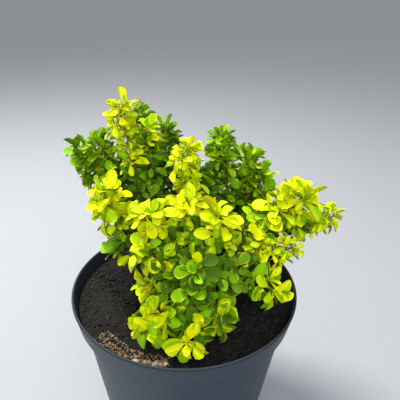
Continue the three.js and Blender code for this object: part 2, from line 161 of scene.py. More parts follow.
# Bark: how close its ridges stand round and along a limb, and its knuckles and lobes as shares of the radius
BOUGH_RIDGES = (2.2, 5)
KNUCKLE_HEIGHT = 0.12
KNUCKLES = 22
STEM_RIDGES = 3
STEM_RIDGE_LENGTH = 9 * MM
LOBE_COUNT = 3
LOBE_DEPTH = 0.14

# Finer growth that the solids leave out
FINER_NODES = 2.6
FIRST_NODE = 0.8
SIDE_TWIG_EVERY = 3
SIDE_TWIG_REACH = (0.38, 0.62)
FASCICLE_REACH = (0.06, 0.22)
FASCICLE_RISE = 0.6
FASCICLE_LEAVES = 6
FOOT_TWIGS = 6
FOOT_TWIG_REACH = (0.4, 0.6)
FOOT_TWIG_FALL = 0.45
ROSETTE_LEAVES = 8
MIDWAY = 0.45
MIDWAY_LEAVES = 4
TWIG_RADII = (0.65 * MM, 0.5 * MM)
TWIG_LIFT = 0.12
SPINE_RADIUS = 0.28 * MM
SPINE_LENGTHS = (2.7 * MM, 4.95 * MM)
SPINE_FALL = 0.5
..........
EXERCISE — Return all the data above once more, precisely as given.

EXERCISE ANSWER —
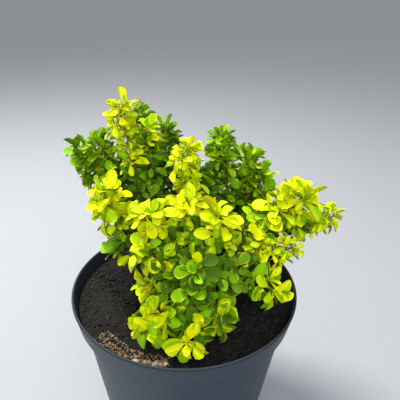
Continue the three.js and Blender code for this object: part 2, from line 161 of scene.py. More parts follow.
# Bark: how close its ridges stand round and along a limb, and its knuckles and lobes as shares of the radius
BOUGH_RIDGES = (2.2, 5)
KNUCKLE_HEIGHT = 0.12
KNUCKLES = 22
STEM_RIDGES = 3
STEM_RIDGE_LENGTH = 9 * MM
LOBE_COUNT = 3
LOBE_DEPTH = 0.14

# Finer growth that the solids leave out
FINER_NODES = 2.6
FIRST_NODE = 0.8
SIDE_TWIG_EVERY = 3
SIDE_TWIG_REACH = (0.38, 0.62)
FASCICLE_REACH = (0.06, 0.22)
FASCICLE_RISE = 0.6
FASCICLE_LEAVES = 6
FOOT_TWIGS = 6
FOOT_TWIG_REACH = (0.4, 0.6)
FOOT_TWIG_FALL = 0.45
ROSETTE_LEAVES = 8
MIDWAY = 0.45
MIDWAY_LEAVES = 4
TWIG_RADII = (0.65 * MM, 0.5 * MM)
TWIG_LIFT = 0.12
SPINE_RADIUS = 0.28 * MM
SPINE_LENGTHS = (2.7 * MM, 4.95 * MM)
SPINE_FALL = 0.5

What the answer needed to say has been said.